Member of the Wisconsin State Assembly
- In office January 1, 1973 – August 7, 1975
- Preceded by: District established
- Succeeded by: Leroy Litscher
- Constituency: 80th district
- In office January 4, 1971 – January 1, 1973
- Preceded by: Oscar A. Laper Jr.
- Succeeded by: District abolished
- Constituency: Sauk district

Personal details
- Born: Kenyon Ezra Giese December 21, 1933 Wisconsin, U.S.
- Died: August 7, 1975 (aged 41) Methodist Hospital, Madison, Wisconsin, U.S.
- Resting place: Bethlehem United Methodist Church Cemetery, Black Hawk, Wisconsin
- Party: Republican
- Spouse: Marilyn Bangs Dalton ​ ​(m. 1959⁠–⁠1975)​
- Alma mater: University of Wisconsin-Madison (B.S.)
- Profession: dairy farmer, politician

Military service
- Allegiance: United States
- Branch/service: United States Army
- Years of service: 1957–1959

= Kenyon E. Giese =

American dairy farmer and politician (1933–1975)

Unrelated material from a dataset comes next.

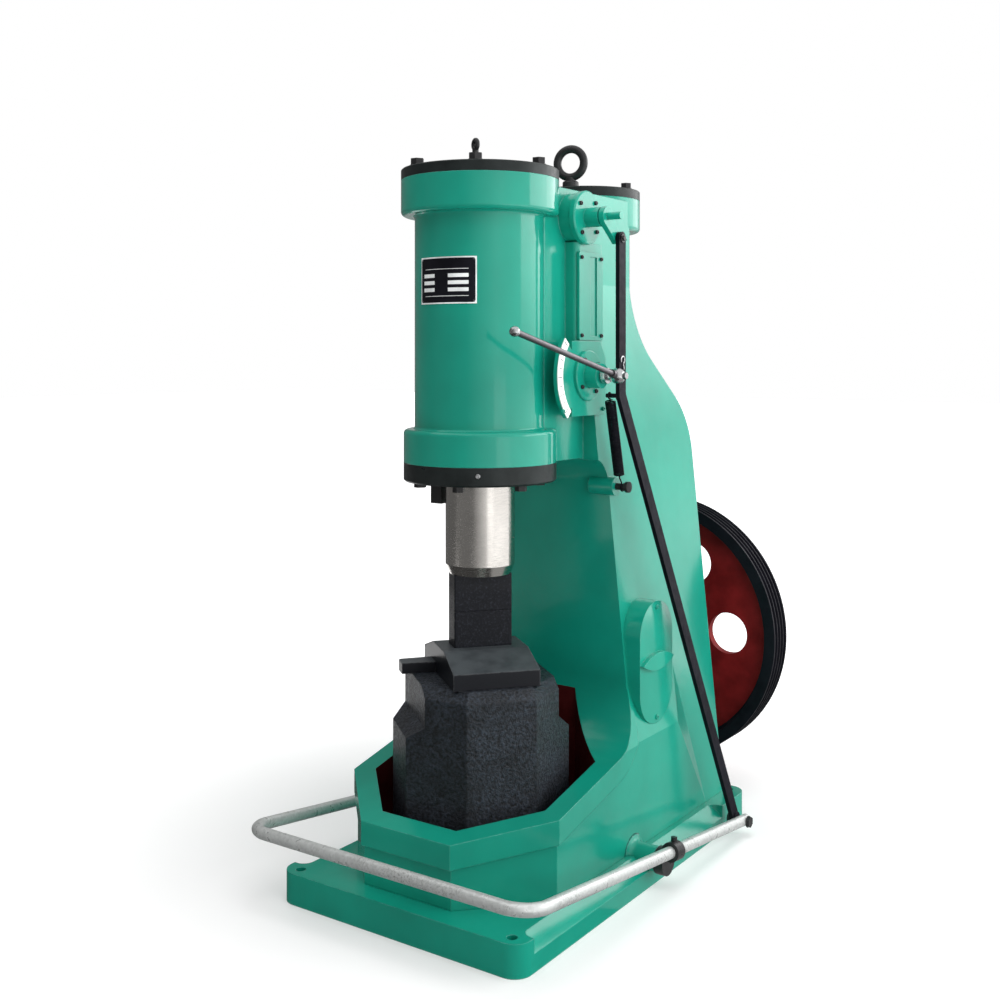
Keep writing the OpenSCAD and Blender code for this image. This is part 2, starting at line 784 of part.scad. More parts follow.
// Into the treadle's own frame: pivot at the origin, arms level
module on_treadle() {
    translate([0, pivot[0], pivot[1]]) rotate([-arm_slope, 0, 0]) children();
}
module treadle_path() {
    w = treadle_w / 2;
    arms = [[w, rear_arm], [-w, short_arm]];
    translate([0, 0, pipe_rise]) {
        for (arm = arms) translate([arm[0], arm[1], 0]) rotate([90, 0, 0])
            cylinder(d = pipe_d, h = arm[1] + front_arm - bend_r);
        translate([-w + bend_r, -front_arm, 0]) rotate([0, 90, 0])
            cylinder(d = pipe_d, h = treadle_w - 2 * bend_r);
        for (s = [[1, -90], [-1, 180]]) translate([s[0] * (w - bend_r), bend_r - front_arm, 0])
            rotate(s[1]) rotate_extrude(angle = 90) translate([bend_r, 0]) circle(d = pipe_d);
    }
}
module treadle() {
    color("silver") difference() {
        on_treadle() treadle_path();
        translate([rod_low_x, pin_y, pin_z]) rotate([0, 90, 0])
            cylinder(r = pin_r, h = pipe_d + 40);
    }
}
module treadle_fittings() {
    w = treadle_w / 2;
    hub_x = lug_x + hub_gap;
    color("black") both_sides() on_treadle() difference() {
        union() {
            translate([hub_x, 0, 0]) rotate([0, 90, 0])
                cylinder(r = hub_r, h = w - pipe_d / 2 + 3 - hub_x);
            // clamp round the pipe, with its screw
            translate([w, clamp_l / 2, pipe_rise]) rotate([90, 0, 0])
                cylinder(r = pipe_d / 2 + clamp_t, h = clamp_l);
            translate([w, 0, pipe_rise]) cylinder(r = 7, h = pipe_d / 2 + clamp_t + 10);
        }
        translate([hub_x - 1, 0, 0]) rotate([0, 90, 0])
            cylinder(r = stub_r + stub_gap, h = stub_l - hub_gap + 3);
        translate([w, rear_arm, pipe_rise]) rotate([90, 0, 0]) cylinder(d = pipe_d, h = front_arm);
    }
    // pin through the pipe end and the pull rod
    color("black") translate([rod_low_x - rod_t / 2 - 12, pin_y, pin_z]) rotate([0, 90, 0]) {
        cylinder(r = pin_r, h = w + pipe_d / 2 + 8 - rod_low_x + rod_t / 2 + 12);
        cylinder(d = 24, h = 9);
        translate([0, 0, w + pipe_d / 2 - rod_low_x + rod_t / 2 + 12]) hex_head(24, 8);
    }
}
rod_run = [rod_low_x - rod_x - rod_t / 2, pin_y - top_y, pin_z - knee_z];
module pull_rod() {
    l = top_pin_z - knee_z;
    color("black") difference() {
        union() {
            translate([0, top_y, knee_z]) along_x(rod_x, rod_x + rod_t) {
                translate([-rod_w / 2, 0]) square([rod_w, l]);
                translate([0, l]) circle(rod_w / 2);
            }
            translate([rod_x - 0.5, top_y, knee_z]) rotate([0, 90, 0])
                cylinder(d = rod_w + 1, h = rod_t + 1);
            translate([rod_x + rod_t / 2, top_y, knee_z])
                rotate([atan2(rod_run[1], -rod_run[2]), 0, 0])
                rotate([0, -asin(rod_run[0] / norm(rod_run)), 0])
                translate([-rod_t / 2, -rod_w / 2, -norm(rod_run)])
                    cube([rod_t, rod_w, norm(rod_run)]);
            translate([rod_low_x - rod_t / 2 - 1, pin_y, pin_z]) rotate([0, 90, 0])
                cylinder(d = rod_w + 6, h = rod_t + 2);
            // peg that carries the spring
            translate([spring_x - 8, spring_top[0], spring_top[1]]) rotate([0, 90, 0])
                cylinder(r = peg_r, h = rod_x - spring_x + 10);
        }
        translate([rod_x - 5, top_y, top_pin_z]) rotate([0, 90, 0])
            cylinder(r = top_pin_r + open_gap, h = rod_t + 10);
        translate([rod_low_x - 20, pin_y, pin_z]) rotate([0, 90, 0])
            cylinder(r = pin_r + pin_gap, h = 40);
    }
}

base_plate();
anvil_housing();
column();
working_cylinder();
anvil_block();
sow_block();
sow_key();
lower_die();
front_cover();
compressor_cover();
cover_bolts();
front_eyebolt();
lifting_eyebolt();
gland_flange();
gland_bolts();
ram_latch();
valve_chest_cover();
upper_valve_cover();
quadrant_plate();
scale_arc();
lower_valve_cover();
side_cover();
spring_anchor();
return_spring();
treadle_lugs();
treadle_stubs();
crank_bearing();
nameplate();
ram();
upper_die();
flywheel();
treadle();
treadle_fittings();
pull_rod();
valve_lever();
hand_lever();
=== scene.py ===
"""Looks of a small one-piece air forging hammer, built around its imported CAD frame."""
import math

import bmesh
import bpy
from mathutils import Matrix, Vector

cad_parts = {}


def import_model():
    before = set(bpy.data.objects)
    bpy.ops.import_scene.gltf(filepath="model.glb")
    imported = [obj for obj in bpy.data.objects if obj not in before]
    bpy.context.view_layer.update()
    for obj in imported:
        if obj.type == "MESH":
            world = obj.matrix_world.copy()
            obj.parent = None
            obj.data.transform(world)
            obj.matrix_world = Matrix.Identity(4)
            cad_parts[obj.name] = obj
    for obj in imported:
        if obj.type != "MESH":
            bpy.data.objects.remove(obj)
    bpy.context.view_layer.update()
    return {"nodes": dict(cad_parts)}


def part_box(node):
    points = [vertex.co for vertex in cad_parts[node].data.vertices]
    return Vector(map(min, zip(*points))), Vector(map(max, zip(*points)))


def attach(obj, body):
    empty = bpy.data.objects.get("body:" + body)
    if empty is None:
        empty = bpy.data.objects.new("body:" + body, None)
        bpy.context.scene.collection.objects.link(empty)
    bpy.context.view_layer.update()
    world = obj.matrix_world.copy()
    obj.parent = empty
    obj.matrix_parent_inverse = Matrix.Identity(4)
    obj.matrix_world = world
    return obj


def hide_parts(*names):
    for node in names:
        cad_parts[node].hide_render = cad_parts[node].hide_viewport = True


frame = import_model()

NODES = frame["nodes"]
MM = 0.001

# Linear colours of the finishes
GREEN = (0.005, 0.335, 0.236, 1)
GREEN_DEEP = (0.004, 0.260, 0.184, 1)
# Paler green, painted along the enamel's edges as a highlight
GREEN_EDGE_HIGHLIGHT = (0.150, 0.520, 0.440, 1)
BLACK = (0.009, 0.012, 0.012, 1)
BLUE_BLACK = (0.003, 0.003, 0.006, 1)
DUST = (0.16, 0.16, 0.15, 1)
MAROON = (0.050, 0.004, 0.004, 1)
RED = (0.150, 0.006, 0.007, 1)
BOLT_GREY = (0.014, 0.014, 0.015, 1)
SILVER = (0.62, 0.63, 0.64, 1)
PLATE_GREY = (0.66, 0.68, 0.68, 1)
STEEL_WARM = (0.72, 0.69, 0.65, 1)
STEEL_DULL = (0.19, 0.175, 0.19, 1)
WHITE = (0.80, 0.80, 0.78, 1)


# ---------------------------------------------------------------- places and sizes, metres
def centre(node):
    low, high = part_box(node)
    return (low + high) / 2


def outer(node, axis):
    """How far the node reaches along +axis, where axis is 0, 1 or 2."""
    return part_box(node)[1][axis]


RAM_Y = centre("gland_flange").y
BARREL_R = 148 * MM
VALVE_Y = centre("upper_valve_cover").y
VALVE_TOP_Z = centre("upper_valve_cover").z
VALVE_LOW_Z = centre("lower_valve_cover").z
WHEEL = centre("flywheel")
RIGHT = (1, 0, 0)
BACKWARD = (0, 1, 0)

# The pull rod's upper part: its outer face, its middle, and its top pin
ROD_OUT_X = 250 * MM
ROD_Y = -6.85 * MM
TOP_PIN_Z = outer("pull_rod", 2) - 15 * MM

# The spring leans 50 forward in a height of 209, and the control handle rises to the front
SPRING_TILT = math.atan2(50, 209)
LEVER_TILT = math.radians(12.7)

# Where a node's second finish begins
LEVER_TIP_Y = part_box("hand_lever")[0].y
LEVER_BALL = 22 * MM
LEVER_CLAMP_R = 18 * MM
TUB_HOLLOW_R = 0.27
TUB_HOLLOW_TOP = 0.35
WHEEL_WEB_R = 0.310
DIE_SMOOTH_Z = 0.690
DIE_ROUGH_Z = 0.668

# The photograph's view, as position in metres, turn in degrees and lens in millimetres
CAMERA_PLACE = (1.6404, -2.5047, 1.2)
CAMERA_TURN = 34.749
CAMERA_LENS = 44.66
CAMERA_SENSOR = 36
CAMERA_SHIFT = -0.1436

# The white surroundings: strength as a light, as seen or mirrored, and at a fading card's foot
WORLD_LIGHT = 0.38
WORLD_SEEN = 1.0
CARD_FOOT = 0.8

# Floor flags: height, radius, and degrees between the points of their round side
FLAG_HEIGHT = 2 * MM
FLAG_RADIUS = 3.0
FLAG_STEP = 5


def facing(place, direction, spin=0.0):
    """A frame at a place whose Z points in a direction, turned about it by spin degrees."""
    turn = Vector(direction).to_track_quat("Z", "Y").to_matrix().to_4x4()
    return Matrix.Translation(place) @ turn @ Matrix.Rotation(math.radians(spin), 4, "Z")


def on_circle(middle, radius, degrees, plane):
    """A point on a circle in the "xy", "yz" or "xz" plane."""
    a, b = ("xyz".index(letter) for letter in plane)
    point = Vector(middle)
    point[a] += radius * math.cos(math.radians(degrees))
    point[b] += radius * math.sin(math.radians(degrees))
    return point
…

Kenyon Ezra Giese (December 21, 1933 – August 7, 1975) was an American dairy farmer and Republican politician. He was elected to three terms in the Wisconsin State Assembly, representing Sauk County, but died of cancer in the first year of his third term.

==Biography==
Giese was born on December 21, 1933. He earned his bachelor's degree from the University of Wisconsin-Madison in 1955. From 1957 to 1959, he served in the United States Army.

==Political career==
Giese was elected to the Assembly in 1970 and reelected in 1972 and 1974. He was a Republican. He died in office on August 7, 1975, following surgery for a brain tumor. He is buried at Bethlehem United Methodist Church Cemetery in Black Hawk, Wisconsin.